Judge (and former congressman) William J. Martini of the federal district court in New Jersey dismissed the suit in a February 2014 decision. The case turned largely on the technical legal doctrine of “standing to sue,” which requires that a plaintiff must have suffered an actual injury traceable to the defendant’s conduct. Martini held that the Muslim plaintiffs hadn’t suffered such injuries. He based his decision on a 1972 Supreme Court ruling that Army surveillance of domestic political activity didn’t create such an injury, even if it “chilled” the subjects from exercising their rights. Moreover, he found that if there was an injury, it was traceable not to the NYPD surveillance but to the AP disclosure of it. Martini also held that even if the plaintiffs had standing, they had no plausible claim of religious discrimination, because the “more likely explanation for the surveillance was a desire to locate budding terrorist conspiracies.” Martini’s decision was a reasonable and commonsense application of the law. And, quoting the 1972 Supreme Court case, it cut to the heart of what this litigation is about—noting that what plaintiffs are really seeking is “a broadscale investigation, conducted by themselves as private parties armed with the subpoena power of a federal district court and the power of cross examination, to probe into the [NYPD]’s intelligence-gathering activities.”

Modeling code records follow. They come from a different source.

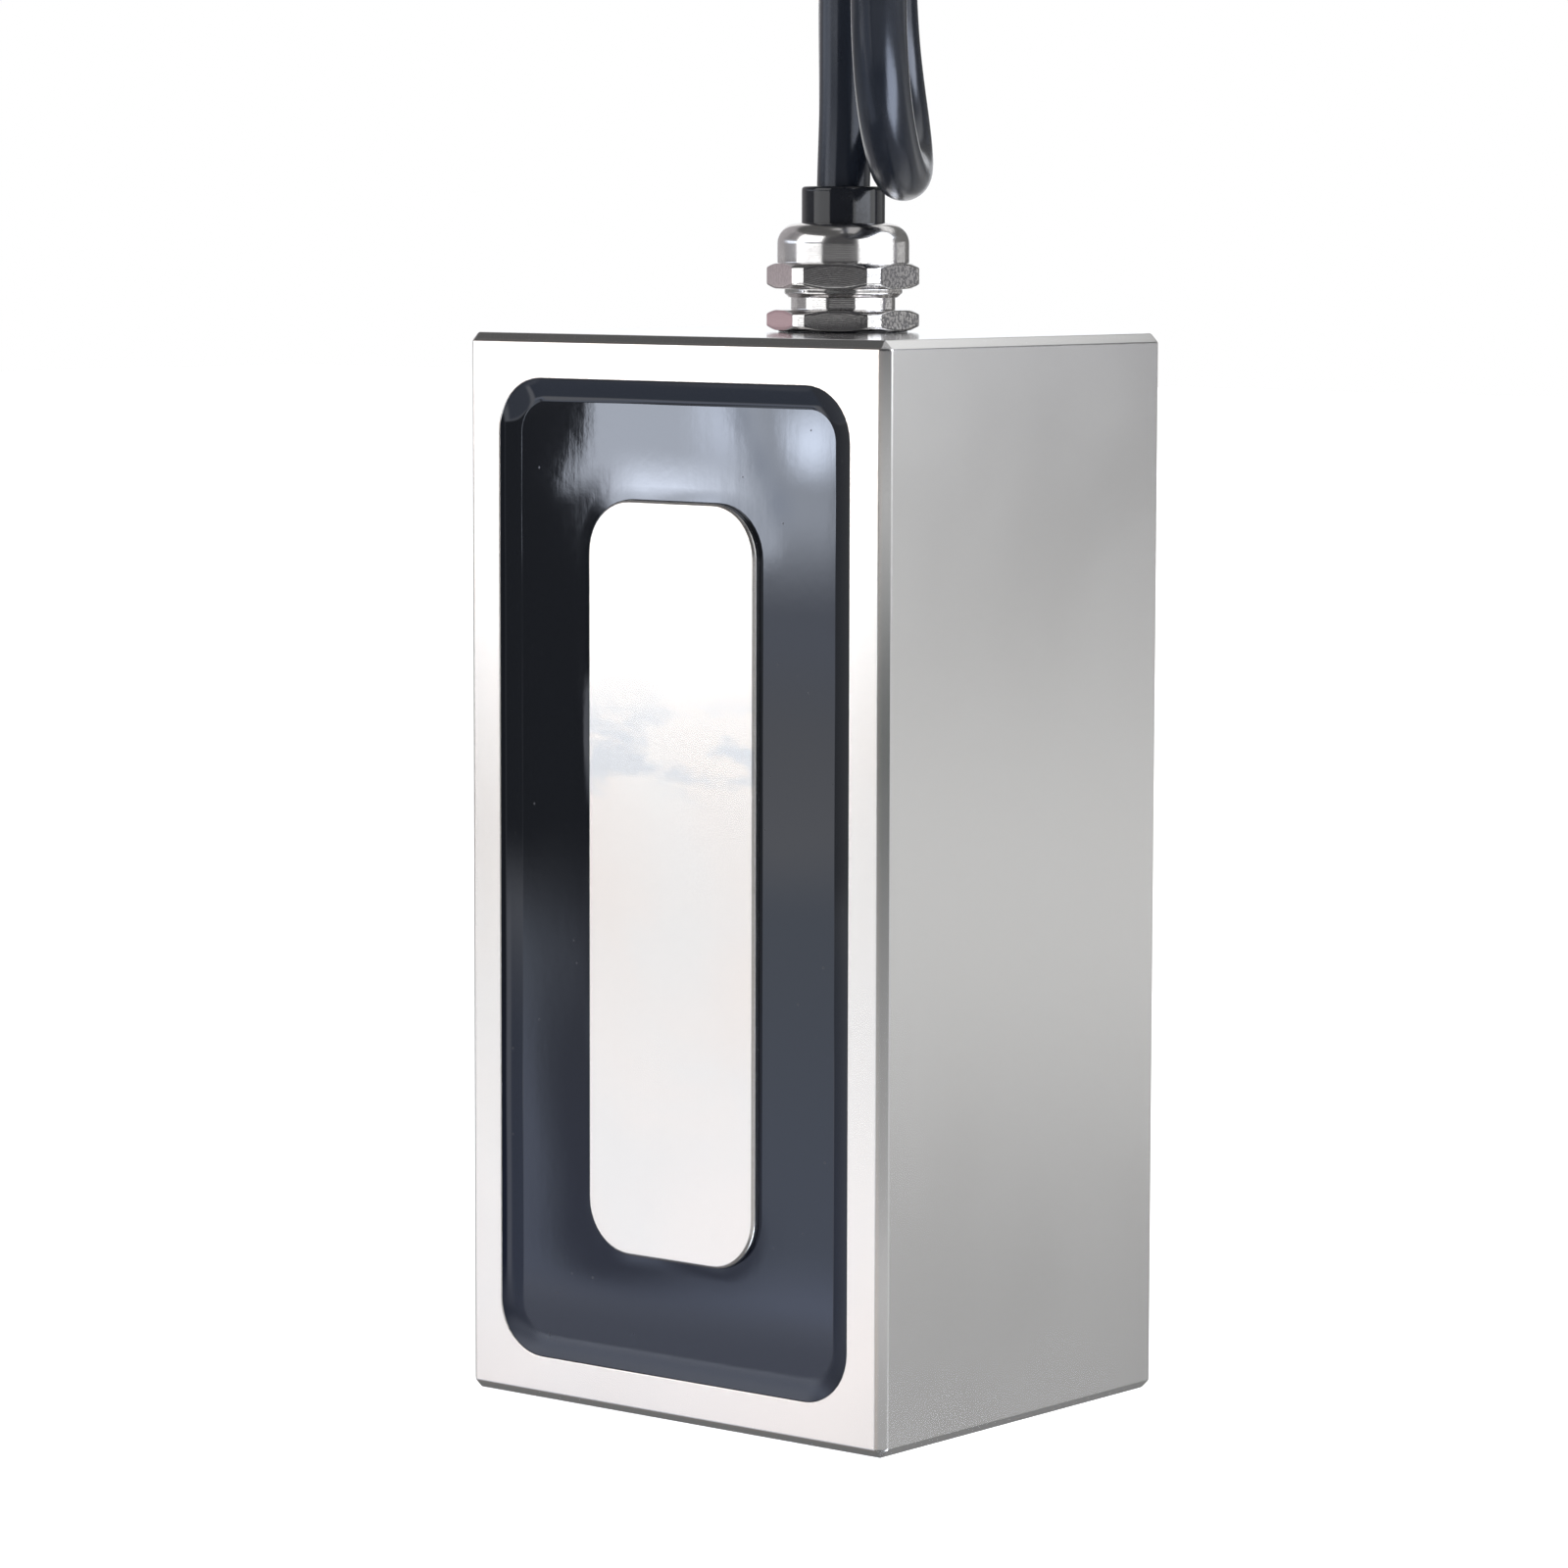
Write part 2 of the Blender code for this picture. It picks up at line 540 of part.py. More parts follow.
def make_gland(nickel, rubber, nylon):
    thread, bore = GLAND_THREAD / 2, GLAND_BORE / 2
    on_gland_axis(turned("gland_gasket", [
        (GASKET_DIAMETER / 2, GASKET_LEVEL + GASKET), (GASKET_DIAMETER / 2, GASKET_LEVEL),
        (thread + GAP, GASKET_LEVEL), (thread + GAP, GASKET_LEVEL + GASKET),
    ], rubber))

    body = gland_hexagon("gland_body", BASE_LEVEL, NECK_LEVEL, BASE_TURN, nickel)
    barrel = [(0, BODY_TOP), (thread, BODY_TOP), (thread, STUB_END), (0, STUB_END)]
    use(body, on_gland_axis(turned("gland_barrel", barrel)), "UNION")
    use(body, on_gland_axis(turned("gland_bore_cutter", [
        (0, BODY_TOP + OVERCUT), (bore, BODY_TOP + OVERCUT),
        (bore, STUB_END - OVERCUT), (0, STUB_END - OVERCUT),
    ])))

    dome = DOME_DIAMETER / 2
    mouth = SLEEVE_DIAMETER / 2 + GAP
    nut_bore = thread + GAP
    nut = gland_hexagon("gland_dome_nut", NUT_LEVEL, DOME_LEVEL, NUT_TURN, nickel)
    shoulder = arc((dome - DOME_SHOULDER, DOME_TOP - DOME_SHOULDER), DOME_SHOULDER, 90, 0, 8)
    lip = NUT_LIP_DIAMETER / 2
    inside_hexagon = NUT_LEVEL + NUT_HEX / 2
    use(nut, on_gland_axis(turned("dome_blank", [
        (0, DOME_TOP), *shoulder, (dome, inside_hexagon), (lip, inside_hexagon),
        (lip, LIP_LEVEL + NUT_LIP_CHAMFER), (lip - NUT_LIP_CHAMFER, LIP_LEVEL), (0, LIP_LEVEL),
    ])), "UNION")
    use(nut, on_gland_axis(turned("nut_bore_cutter", [
        (0, DOME_TOP + OVERCUT), (mouth, DOME_TOP + OVERCUT), (mouth, DOME_TOP - DOME_TOP_WALL),
        (nut_bore, CLAW_LEVEL), (nut_bore, LIP_LEVEL - OVERCUT), (0, LIP_LEVEL - OVERCUT),
    ])))

    inside, outside = CABLE_DIAMETER / 2 + GAP, SEAL_DIAMETER / 2
    seal_end = BODY_TOP - SEAL_BELOW
    seal = [(outside, SEAL_TOP), (outside, seal_end), (inside, seal_end), (inside, SEAL_TOP)]
    on_gland_axis(turned("gland_seal", seal, rubber))
    claw_in = outside + GAP
    taper = (nut_bore - mouth) * CLAW_HEIGHT / (DOME_TOP - DOME_TOP_WALL - CLAW_LEVEL)
    claw_out = nut_bore - GAP
    claw = on_gland_axis(turned("gland_claw", [
        (claw_out - taper, CLAW_TOP), (claw_out, CLAW_LEVEL), (claw_in, CLAW_LEVEL), (claw_in, CLAW_TOP),
    ], nylon))
    for i in range(CLAW_SLOTS):
        slot = box(
            f"claw_slot_{i}_cutter", (GLAND_THREAD + OVERCUT, CLAW_SLOT, CLAW_HEIGHT),
            (0, GLAND_BACK, CLAW_LEVEL + CLAW_HEIGHT * 0.8),
        )
        slot.rotation_euler.z = math.pi * i / CLAW_SLOTS
        use(claw, slot)


def make_sleeve(rubber):
    inside, outside = CABLE_DIAMETER / 2 + GAP, SLEEVE_DIAMETER / 2
    on_gland_axis(turned("cable_sleeve", [
        (outside, CABLE_EXIT), (outside, SLEEVE_LEVEL), (inside, SLEEVE_LEVEL), (inside, CABLE_EXIT),
    ], rubber))


def make_cable(sheath):
    route = [(0, GLAND_BACK / MM, CABLE_START / MM), *CABLE_ROUTE]
    wire("cable", smooth_line(route, CABLE_STEP / MM) * MM, CABLE_DIAMETER, sheath, 4)
    wire("cable_tail", smooth_line(TAIL_ROUTE, CABLE_STEP / MM) * MM, CABLE_DIAMETER, sheath, 4)
    outside, inside = COIL_RADIUS + CABLE_DIAMETER / 2 + GAP, COIL_RADIUS - CABLE_DIAMETER / 2 - GAP
    top = COIL_LEVEL + COIL_HEIGHT
    corner = CABLE_DIAMETER / 4
    section = (
        arc((inside + corner, top - corner), corner, 180, 90, 2)
        + arc((outside - corner, top - corner), corner, 90, 0, 2)
        + arc((outside - corner, COIL_LEVEL + corner), corner, 0, -90, 2)
        + arc((inside + corner, COIL_LEVEL + corner), corner, -90, -180, 2)
    )
    coil = turned("cable_coil", section, sheath)
    coil.location = (*COIL_CENTRE, 0)


def make_tie(nylon):
    """A flat band round the coil's section, with its square head on the outside."""
    inner_width = CABLE_DIAMETER + 4 * GAP
    inner_height = COIL_HEIGHT + 2 * GAP
    corner = CABLE_DIAMETER / 4
    outer = rounded_rectangle(inner_width + 2 * TIE_BAND, inner_height + 2 * TIE_BAND, corner + TIE_BAND)
    inner = rounded_rectangle(inner_width, inner_height, corner)
    tie = flat_piece("cable_tie", [outer, inner], -TIE_WIDTH / 2, TIE_WIDTH / 2, nylon)
    spot = Vector((math.cos(TIE_ANGLE), math.sin(TIE_ANGLE), 0)) * COIL_RADIUS
    middle = COIL_LEVEL + COIL_HEIGHT / 2
    tie.location = Vector((*COIL_CENTRE, middle)) + spot
    tie.rotation_euler = (math.pi / 2, 0, TIE_ANGLE)
    reach = COIL_RADIUS + inner_width / 2 + TIE_BAND / 2 + TIE_HEAD / 2
    head = box("tie_head_blank", (TIE_HEAD, TIE_HEAD, TIE_HEAD), (0, 0, 0))
    head.location = Vector((*COIL_CENTRE, middle)) + spot.normalized() * reach
    head.rotation_euler.z = TIE_ANGLE
    use(tie, head, "UNION")


def make_cable_end(colours, tinned):
    """Two cores leave the sheath's end, spread and come down to the ground, each with a tinned tip."""
    x, y, z = (value * MM for value in TAIL_ROUTE[-1])
    x += GAP
    low = END_CORE_WIRE / 2 + GAP
    for name, side in (("a", -1), ("b", 1)):
        near, far = side * END_CORE_SPREAD, side * (END_CORE_SPREAD + END_CORE_FAN)
        points = [
            Vector((x, y + near, z)),
            Vector((x + END_CORE_LENGTH * 0.25, y + near, z - 0.4 * MM)),
            Vector((x + END_CORE_LENGTH * 0.65, y + (near + far) / 2, low)),
            Vector((x + END_CORE_LENGTH, y + far, low)),
        ]
        line = smooth_line([tuple(point) for point in points], 2 * END_CORE_WIRE)
        wire(f"end_core_{name}", line, END_CORE_WIRE, colours[name])
        away = (points[-1] - points[-2]).normalized()
        first = points[-1] + away * GAP
        first.z = low
        wire(f"end_tip_{name}", [tuple(first), tuple(first + away * TIP_LENGTH)], TIP_WIRE, tinned)


def main():
    clear_scene()
    steel = finish_of("nickel_plated_steel", (0.78, 0.77, 0.76), 0.22, 1.0)
    zinc = finish_of("zinc_plated_screw", (0.62, 0.62, 0.63), 0.35, 1.0)
    nickel = finish_of("nickel_plated_brass", (0.74, 0.72, 0.69), 0.15, 1.0)
    resin = finish_of("black_resin", (0.012, 0.013, 0.016), 0.08)
    sheath = finish_of("black_sheath", (0.015, 0.016, 0.019), 0.25)
    rubber = finish_of("black_rubber", (0.018, 0.018, 0.018), 0.6)
    nylon = finish_of("black_nylon", (0.02, 0.02, 0.02), 0.45)
    white_nylon = finish_of("white_nylon", (0.75, 0.74, 0.7), 0.5)
    copper = finish_of("enamelled_copper", (0.62, 0.27, 0.12), 0.3, 1.0)
    tape = finish_of("polyester_tape", (0.55, 0.42, 0.08), 0.35)
    card = finish_of("insulation_card", (0.35, 0.45, 0.4), 0.7)
    red = finish_of("red_insulation", (0.5, 0.02, 0.02), 0.4)
    white = finish_of("white_insulation", (0.8, 0.8, 0.78), 0.4)
    tinned = finish_of("tinned_copper", (0.7, 0.7, 0.69), 0.3, 1.0)

    make_housing(steel)
    make_pole(steel)
    make_core_screws(zinc)
    make_coil(card, white_nylon, copper, tape)
    make_resin(resin)
    make_wires(red, white, copper, white_nylon)
    make_gland(nickel, rubber, white_nylon)
    make_sleeve(rubber)
    make_cable(sheath)
    make_tie(nylon)
    make_cable_end({"a": red, "b": white}, tinned)


main()
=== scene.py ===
import math

import bmesh
import bpy
import numpy as np
from mathutils import Matrix, Vector


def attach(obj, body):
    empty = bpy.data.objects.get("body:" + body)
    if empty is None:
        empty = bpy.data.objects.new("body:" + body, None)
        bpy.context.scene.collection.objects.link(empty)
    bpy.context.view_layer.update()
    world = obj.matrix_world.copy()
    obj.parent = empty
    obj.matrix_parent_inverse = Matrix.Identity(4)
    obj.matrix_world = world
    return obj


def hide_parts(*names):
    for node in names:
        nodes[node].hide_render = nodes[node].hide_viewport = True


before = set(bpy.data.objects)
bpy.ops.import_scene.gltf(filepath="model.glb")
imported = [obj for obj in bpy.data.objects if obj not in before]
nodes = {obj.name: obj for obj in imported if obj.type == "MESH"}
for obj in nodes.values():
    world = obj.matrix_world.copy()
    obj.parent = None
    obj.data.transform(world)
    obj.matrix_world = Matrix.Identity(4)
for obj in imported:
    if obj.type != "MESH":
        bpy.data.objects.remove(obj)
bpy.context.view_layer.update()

# The magnet stands on its plain end: +Z runs up to the cable gland, -Y is the pole face, +Y the mounting face.
mm = 0.001
tau = 2 * math.pi


def added(name, data):
    item = bpy.data.objects.new(name, data)
    bpy.context.scene.collection.objects.link(item)
    return item


# camera
cameraSettings = {
    "azimuth": 39.35, "elevation": 5.81, "roll": 0.143,  # degrees, from straight in front of the pole face
    "distance": 638.2 * mm, "lens": 129.8, "sensor": 36,
    "target": (-2.58 * mm, -2.12 * mm, 69.17 * mm),
}


def makeCamera(settings):
    a, e, r = (math.radians(settings[key]) for key in ("azimuth", "elevation", "roll"))
    back = Vector((math.sin(a) * math.cos(e), -math.cos(a) * math.cos(e), math.sin(e)))
    level = Vector((math.cos(a), math.sin(a), 0))
    upright = back.cross(level)
    right = level * math.cos(r) + upright * math.sin(r)
    up = upright * math.cos(r) - level * math.sin(r)
    camera = added("camera", bpy.data.cameras.new("camera"))
    camera.data.lens, camera.data.sensor_width = settings["lens"], settings["sensor"]
    camera.data.clip_start, camera.data.clip_end = 0.01, 20
    turn = Matrix((right, up, back)).transposed().to_4x4()
    camera.matrix_world = Matrix.Translation(Vector(settings["target"]) + back * settings["distance"]) @ turn
    bpy.context.scene.camera = camera


makeCamera(cameraSettings)
print("camera placed")


# surfaces
def circle(sides):
    return np.arange(sides) * tau / sides


def smoothStep(share):
    # 0 below 0, 1 above 1, and the cubic 3 s^2 - 2 s^3 from one to the other
    s = np.clip(share, 0, 1)
    return s * s * (3 - 2 * s)


def surface(name, points, closed=False, along=None):
    # points[i, j] is ring i at place j round it. Four-sided faces join neighbouring rings, and the last ring to the
    # first if closed, or both are capped. The UV map runs round each ring, and along the rings as along says
    rings, sides = points.shape[:2]
    order = np.arange(rings * sides).reshape(rings, sides)
    steps = np.arange(rings)
    if along is None:
        along = steps / rings
    if closed:
        order, along = np.vstack([order, order[:1]]), np.append(along, 1.0)
    low, high = order[:-1], order[1:]
    quads = np.stack([low, np.roll(low, -1, 1), np.roll(high, -1, 1), high], -1).reshape(-1, 4)
    corners = points.reshape(-1, 3)
    a, b, c, d = (corners[quads[:, k]] for k in range(4))
    volume = (a * np.cross(b, c)).sum() + (a * np.cross(c, d)).sum()
    faces = quads.tolist()
    if not closed:
        faces += [order[0][::-1].tolist(), order[-1].tolist()]
    mesh = bpy.data.meshes.new(name)
    mesh.from_pydata(corners.tolist(), [], faces)
    left = np.arange(sides) / sides
    right = left + 1 / sides
    u = np.stack([left, right, right, left], -1)
    v = np.stack([along[:-1], along[:-1], along[1:], along[1:]], -1)
    uv = np.zeros((len(mesh.loops), 2))
    uv[:quads.size, 0] = np.broadcast_to(u, (len(low), sides, 4)).ravel()
    uv[:quads.size, 1] = np.broadcast_to(v[:, None], (len(low), sides, 4)).ravel()
    mesh.uv_layers.new(name="UVMap").data.foreach_set("uv", uv.ravel())
    if volume < 0:
        mesh.flip_normals()
    mesh.shade_smooth()
    return added(name, mesh)


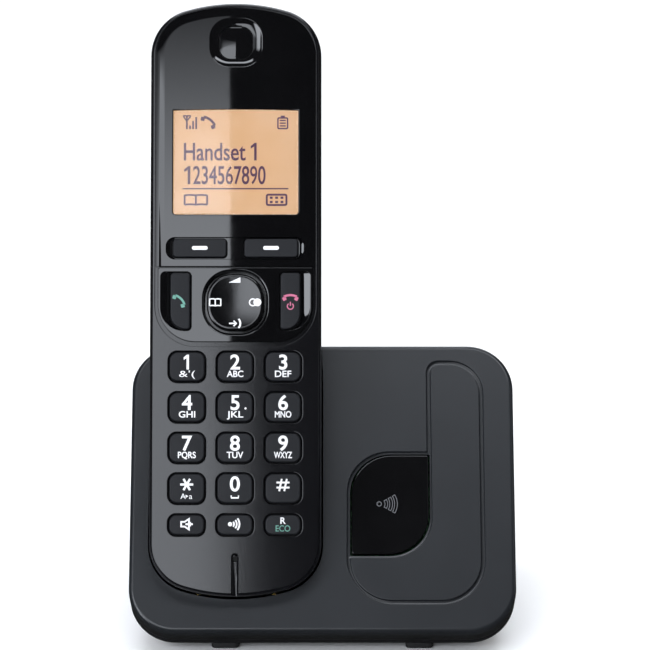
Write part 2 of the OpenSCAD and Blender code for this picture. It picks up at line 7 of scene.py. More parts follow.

The appeals court reversed Martini in a melodramatic decision evoking memories of Jim Crow-era racial segregation, wartime internment of Japanese-Americans, and other historical wrongs. On the legal issues, the court held that while surveillance alone is not an injury allowing a plaintiff standing to sue, surveillance allegedly based on religion is. Further, such surveillance should be subject to a “heightened-scrutiny” test requiring New York to produce substantial evidence to overcome a “presumption of unconstitutionality.” The decision all but compels a lower court ruling barring such intelligence gathering—thus tying the hands of Mayor de Blasio and his successors in responding to future terrorist threats.

The court’s rhetoric was even more troubling. “We have been down similar roads before,” the judges wrote. “Jewish-Americans during the Red Scare, African-Americans during the Civil Rights Movement, and Japanese-Americans during World War II are examples that readily spring to mind.” For good measure, the panel threw in several more citations to the 1944 Korematsu decision upholding Japanese internment. The panel’s easy analogizing of passive surveillance to active placement in internment camps raises the question of whether, in its view, sending informants into Japanese-American communities during the war, in lieu of rounding everyone up, would have been unconstitutional as well. The court’s didactic opinion unintentionally raises the question of proportionality in response to genuine danger.

Former attorney general Eric Holder—hardly a right-winger—noted in 2010 that the federal government had secured 126 indictments for homegrown Islamic terrorist plots during the previous two years, and that “the threat is real” and had “changed from simply worrying about foreigners coming here, to worrying about people in the United States, American citizens—raised here, born here, and who for whatever reason, have decided that they are going to become radicalized and take up arms against the nation in which they were born.” Subsequent hearings held by Long Island congressman and Homeland Security chair Peter King found increasing radicalization among a small but significant number of Muslims in this country.

In these circumstances, New York City’s Bloomberg-era effort to keep an ear to the ground in the Muslim community seems prudent, and Mayor de Blasio’s abandonment of this effort irresponsible. The Third Circuit’s haughty decision compounds this irresponsibility.